The senators now ask that the co-chairs answer the 11 questions in the December letter, which included how the administration will measure the rate of adoption of Guidance #213 guidelines among veterinarians, whether USDA voluntary surveys are effective at collecting valid on-farm antibiotic use data, and what changes FDA will expect to see if its guidance is successful in reducing the continuous low-dose use of antibiotics in food animal production.
“While we appreciate that your staff has engaged with our offices, our questions have yet to be answered, and there is no substitute for a formal response,” the senators wrote, asking that the questions be answered within 30 days.
The Interagency Task Force for Combating Antibiotic-Resistant Bacteria was established by Executive Order 13676 last September, along with the Presidential Advisory Council on Combating Antibiotic-Resistant Bacteria. The task force released the National Action Plan for Combating Antibiotic-Resistant Bacteria in late March.
Senators Warren, Feinstein and Gillibrand also requested in their letter that the advisory council include at least three experts on the link between antibiotic overuse and public health who don’t have a conflicting business interest.

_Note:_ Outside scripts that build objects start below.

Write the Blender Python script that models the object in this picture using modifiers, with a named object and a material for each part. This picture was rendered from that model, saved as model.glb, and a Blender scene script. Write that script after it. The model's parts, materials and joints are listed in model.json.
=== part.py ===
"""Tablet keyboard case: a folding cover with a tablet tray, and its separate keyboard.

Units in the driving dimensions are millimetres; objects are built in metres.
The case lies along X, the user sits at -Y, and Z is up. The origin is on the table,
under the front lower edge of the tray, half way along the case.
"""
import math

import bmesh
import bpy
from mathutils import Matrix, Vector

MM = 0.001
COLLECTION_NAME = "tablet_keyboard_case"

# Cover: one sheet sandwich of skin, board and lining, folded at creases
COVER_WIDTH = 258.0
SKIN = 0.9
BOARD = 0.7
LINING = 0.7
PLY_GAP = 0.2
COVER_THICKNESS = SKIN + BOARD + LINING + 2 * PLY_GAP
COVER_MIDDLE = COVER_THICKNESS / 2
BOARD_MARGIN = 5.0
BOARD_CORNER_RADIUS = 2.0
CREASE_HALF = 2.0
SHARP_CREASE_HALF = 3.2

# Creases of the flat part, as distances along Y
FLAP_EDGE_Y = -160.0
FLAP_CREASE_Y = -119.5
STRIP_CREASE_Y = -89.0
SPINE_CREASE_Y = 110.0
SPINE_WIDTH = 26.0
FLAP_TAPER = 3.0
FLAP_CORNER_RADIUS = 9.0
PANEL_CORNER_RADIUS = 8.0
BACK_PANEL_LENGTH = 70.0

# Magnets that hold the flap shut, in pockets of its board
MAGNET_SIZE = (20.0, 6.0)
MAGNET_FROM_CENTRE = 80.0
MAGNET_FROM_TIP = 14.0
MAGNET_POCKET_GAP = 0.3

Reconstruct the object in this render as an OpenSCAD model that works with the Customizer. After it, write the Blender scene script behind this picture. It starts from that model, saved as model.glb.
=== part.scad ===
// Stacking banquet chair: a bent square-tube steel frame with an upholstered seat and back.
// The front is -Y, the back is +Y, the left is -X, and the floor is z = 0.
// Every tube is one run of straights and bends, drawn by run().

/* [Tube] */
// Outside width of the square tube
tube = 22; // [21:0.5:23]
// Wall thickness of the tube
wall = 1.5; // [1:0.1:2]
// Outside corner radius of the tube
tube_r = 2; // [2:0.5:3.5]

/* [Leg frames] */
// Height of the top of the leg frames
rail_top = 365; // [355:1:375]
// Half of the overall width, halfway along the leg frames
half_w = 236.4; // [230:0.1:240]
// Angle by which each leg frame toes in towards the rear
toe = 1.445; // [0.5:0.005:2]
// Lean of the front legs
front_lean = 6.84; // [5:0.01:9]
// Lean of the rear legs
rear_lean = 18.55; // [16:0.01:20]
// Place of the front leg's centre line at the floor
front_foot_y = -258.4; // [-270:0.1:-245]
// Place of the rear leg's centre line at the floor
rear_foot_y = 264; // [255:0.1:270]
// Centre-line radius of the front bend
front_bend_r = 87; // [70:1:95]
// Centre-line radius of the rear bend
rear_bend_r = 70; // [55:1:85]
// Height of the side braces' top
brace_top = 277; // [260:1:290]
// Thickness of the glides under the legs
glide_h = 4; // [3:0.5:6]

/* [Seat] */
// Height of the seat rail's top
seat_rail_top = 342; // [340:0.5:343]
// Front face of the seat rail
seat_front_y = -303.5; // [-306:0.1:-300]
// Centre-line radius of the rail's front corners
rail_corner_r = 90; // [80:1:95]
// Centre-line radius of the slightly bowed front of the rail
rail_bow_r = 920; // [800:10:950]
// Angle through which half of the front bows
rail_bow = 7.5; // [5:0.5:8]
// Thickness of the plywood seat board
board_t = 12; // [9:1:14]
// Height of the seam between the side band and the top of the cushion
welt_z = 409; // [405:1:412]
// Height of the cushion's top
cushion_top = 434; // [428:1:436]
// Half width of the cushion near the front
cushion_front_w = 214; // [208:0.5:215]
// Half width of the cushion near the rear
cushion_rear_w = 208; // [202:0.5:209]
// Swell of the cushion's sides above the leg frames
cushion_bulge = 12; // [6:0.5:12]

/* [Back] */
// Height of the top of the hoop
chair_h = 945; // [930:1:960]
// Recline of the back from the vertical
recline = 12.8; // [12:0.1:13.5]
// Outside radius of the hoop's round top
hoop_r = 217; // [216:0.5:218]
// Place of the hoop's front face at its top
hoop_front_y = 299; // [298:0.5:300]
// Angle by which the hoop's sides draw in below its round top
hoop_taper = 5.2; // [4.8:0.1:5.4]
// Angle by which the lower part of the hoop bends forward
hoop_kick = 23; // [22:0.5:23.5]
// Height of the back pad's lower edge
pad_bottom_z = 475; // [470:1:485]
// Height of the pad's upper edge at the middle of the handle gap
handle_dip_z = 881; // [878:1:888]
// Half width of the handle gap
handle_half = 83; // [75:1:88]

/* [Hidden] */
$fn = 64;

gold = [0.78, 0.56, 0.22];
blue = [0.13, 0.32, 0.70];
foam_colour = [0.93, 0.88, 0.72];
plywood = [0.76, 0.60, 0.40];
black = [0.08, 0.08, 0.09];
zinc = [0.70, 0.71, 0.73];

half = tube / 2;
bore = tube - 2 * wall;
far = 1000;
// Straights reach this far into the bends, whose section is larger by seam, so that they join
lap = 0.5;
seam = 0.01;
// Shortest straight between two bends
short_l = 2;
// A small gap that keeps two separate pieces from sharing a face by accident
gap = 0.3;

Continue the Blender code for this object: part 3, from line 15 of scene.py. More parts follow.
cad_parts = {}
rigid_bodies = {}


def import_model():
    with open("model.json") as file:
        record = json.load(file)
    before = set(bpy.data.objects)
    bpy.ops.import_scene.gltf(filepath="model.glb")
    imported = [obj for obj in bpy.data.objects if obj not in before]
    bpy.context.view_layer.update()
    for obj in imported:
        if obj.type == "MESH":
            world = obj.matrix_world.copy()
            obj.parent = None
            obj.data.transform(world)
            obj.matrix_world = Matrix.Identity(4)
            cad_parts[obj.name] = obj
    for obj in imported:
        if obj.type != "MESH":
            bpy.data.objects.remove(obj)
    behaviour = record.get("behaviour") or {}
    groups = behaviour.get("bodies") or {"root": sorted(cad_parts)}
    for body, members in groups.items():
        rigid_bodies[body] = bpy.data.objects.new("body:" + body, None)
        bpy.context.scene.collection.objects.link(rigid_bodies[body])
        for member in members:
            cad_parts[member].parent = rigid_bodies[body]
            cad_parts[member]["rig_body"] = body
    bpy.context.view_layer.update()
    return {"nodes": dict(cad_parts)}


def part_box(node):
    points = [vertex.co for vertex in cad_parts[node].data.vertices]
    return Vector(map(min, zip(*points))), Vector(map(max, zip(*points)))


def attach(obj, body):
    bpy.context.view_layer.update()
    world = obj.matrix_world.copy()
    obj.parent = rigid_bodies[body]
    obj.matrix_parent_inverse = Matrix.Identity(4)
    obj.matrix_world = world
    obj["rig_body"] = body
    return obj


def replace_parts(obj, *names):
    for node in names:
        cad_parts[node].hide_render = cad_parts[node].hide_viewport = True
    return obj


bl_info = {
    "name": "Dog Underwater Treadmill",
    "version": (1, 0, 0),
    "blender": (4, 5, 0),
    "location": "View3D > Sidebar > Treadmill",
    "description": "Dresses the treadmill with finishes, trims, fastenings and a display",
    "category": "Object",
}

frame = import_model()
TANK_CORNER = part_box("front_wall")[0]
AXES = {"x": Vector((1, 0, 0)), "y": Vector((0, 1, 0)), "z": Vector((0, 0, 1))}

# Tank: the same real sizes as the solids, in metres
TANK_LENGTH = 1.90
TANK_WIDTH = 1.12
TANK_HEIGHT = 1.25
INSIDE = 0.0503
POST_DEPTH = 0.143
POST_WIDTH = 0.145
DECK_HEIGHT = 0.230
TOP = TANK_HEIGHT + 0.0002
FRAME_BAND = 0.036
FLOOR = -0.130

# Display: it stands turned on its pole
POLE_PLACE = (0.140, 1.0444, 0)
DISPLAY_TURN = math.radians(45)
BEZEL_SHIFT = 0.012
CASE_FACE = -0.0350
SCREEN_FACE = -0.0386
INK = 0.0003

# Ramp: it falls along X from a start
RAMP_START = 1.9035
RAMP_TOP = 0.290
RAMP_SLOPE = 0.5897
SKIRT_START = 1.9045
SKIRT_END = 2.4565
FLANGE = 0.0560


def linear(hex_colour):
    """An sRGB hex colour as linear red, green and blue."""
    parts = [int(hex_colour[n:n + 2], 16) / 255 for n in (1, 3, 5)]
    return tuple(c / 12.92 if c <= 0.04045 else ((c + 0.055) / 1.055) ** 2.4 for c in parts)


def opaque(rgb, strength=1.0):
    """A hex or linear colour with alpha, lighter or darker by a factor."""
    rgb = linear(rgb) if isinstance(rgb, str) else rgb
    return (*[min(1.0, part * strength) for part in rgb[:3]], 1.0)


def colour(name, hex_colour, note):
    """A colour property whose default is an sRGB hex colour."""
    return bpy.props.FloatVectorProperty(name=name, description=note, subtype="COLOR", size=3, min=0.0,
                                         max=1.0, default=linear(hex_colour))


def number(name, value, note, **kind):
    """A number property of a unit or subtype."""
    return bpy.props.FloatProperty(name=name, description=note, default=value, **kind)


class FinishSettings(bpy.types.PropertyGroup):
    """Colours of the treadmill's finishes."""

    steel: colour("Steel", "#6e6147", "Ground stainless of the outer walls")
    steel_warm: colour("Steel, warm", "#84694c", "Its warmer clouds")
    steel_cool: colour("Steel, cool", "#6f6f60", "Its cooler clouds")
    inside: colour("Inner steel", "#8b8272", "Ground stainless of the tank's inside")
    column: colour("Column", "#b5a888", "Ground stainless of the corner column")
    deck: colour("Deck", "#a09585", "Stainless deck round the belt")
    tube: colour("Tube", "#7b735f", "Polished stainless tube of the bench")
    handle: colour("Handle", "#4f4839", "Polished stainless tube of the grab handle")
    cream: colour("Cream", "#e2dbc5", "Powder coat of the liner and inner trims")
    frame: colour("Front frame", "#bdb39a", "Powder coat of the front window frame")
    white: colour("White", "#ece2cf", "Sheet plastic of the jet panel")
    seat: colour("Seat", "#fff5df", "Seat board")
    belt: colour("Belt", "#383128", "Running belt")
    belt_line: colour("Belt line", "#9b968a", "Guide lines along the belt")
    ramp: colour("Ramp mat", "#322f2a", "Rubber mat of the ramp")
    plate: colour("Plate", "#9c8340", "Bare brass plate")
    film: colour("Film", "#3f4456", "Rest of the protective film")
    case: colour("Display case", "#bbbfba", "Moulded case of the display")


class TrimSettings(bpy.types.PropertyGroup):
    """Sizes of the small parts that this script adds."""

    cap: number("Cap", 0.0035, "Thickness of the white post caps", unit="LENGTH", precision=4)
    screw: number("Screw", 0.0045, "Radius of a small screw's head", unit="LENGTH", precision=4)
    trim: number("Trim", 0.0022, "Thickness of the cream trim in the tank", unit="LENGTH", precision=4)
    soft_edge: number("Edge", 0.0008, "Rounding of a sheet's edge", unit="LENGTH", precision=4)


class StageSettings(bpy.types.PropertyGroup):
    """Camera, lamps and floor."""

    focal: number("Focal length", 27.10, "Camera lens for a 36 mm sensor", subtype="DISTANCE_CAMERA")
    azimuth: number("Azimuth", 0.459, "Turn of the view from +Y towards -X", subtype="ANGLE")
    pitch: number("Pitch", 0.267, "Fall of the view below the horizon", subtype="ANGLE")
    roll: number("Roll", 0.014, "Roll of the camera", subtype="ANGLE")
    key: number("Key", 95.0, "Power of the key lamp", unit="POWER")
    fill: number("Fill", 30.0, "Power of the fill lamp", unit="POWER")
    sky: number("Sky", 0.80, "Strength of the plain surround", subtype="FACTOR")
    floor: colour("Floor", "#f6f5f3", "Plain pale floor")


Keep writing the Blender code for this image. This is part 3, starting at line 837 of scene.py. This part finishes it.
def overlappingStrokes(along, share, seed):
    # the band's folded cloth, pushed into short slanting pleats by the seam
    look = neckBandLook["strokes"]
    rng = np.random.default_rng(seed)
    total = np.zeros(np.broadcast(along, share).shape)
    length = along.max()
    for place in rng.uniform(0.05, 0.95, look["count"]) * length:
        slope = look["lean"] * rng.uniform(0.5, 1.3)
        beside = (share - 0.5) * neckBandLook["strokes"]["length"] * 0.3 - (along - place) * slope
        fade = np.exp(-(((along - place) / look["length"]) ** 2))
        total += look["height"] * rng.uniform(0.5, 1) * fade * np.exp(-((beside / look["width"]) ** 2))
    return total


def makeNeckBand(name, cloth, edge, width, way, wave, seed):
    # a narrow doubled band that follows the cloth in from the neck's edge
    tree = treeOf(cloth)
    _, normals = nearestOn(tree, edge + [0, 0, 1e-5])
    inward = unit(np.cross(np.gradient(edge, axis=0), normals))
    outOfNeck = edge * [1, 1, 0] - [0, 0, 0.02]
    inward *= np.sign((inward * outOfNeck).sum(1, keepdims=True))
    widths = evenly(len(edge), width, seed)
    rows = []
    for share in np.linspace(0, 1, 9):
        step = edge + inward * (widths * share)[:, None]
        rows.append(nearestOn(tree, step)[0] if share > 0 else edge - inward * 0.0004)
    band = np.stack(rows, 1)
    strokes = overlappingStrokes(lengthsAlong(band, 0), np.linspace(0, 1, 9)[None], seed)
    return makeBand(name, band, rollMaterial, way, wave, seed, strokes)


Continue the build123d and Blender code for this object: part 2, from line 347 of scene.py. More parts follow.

The Department of Health and Human Services is currently reviewing nominations to fill 30 seats on the council, which is charged with supporting the implementation of President Obama’s executive order.
“[R]epresentatives from industrial animal producer associations and veterinary drug industry have publicly voiced doubts about the need to reduce antibiotic use in animals and about the impact that the FDA’s policies will have on the amount of drugs used,” the senators wrote, citing comments reported by PBS Frontline, Food Safety News and The Wall Street Journal.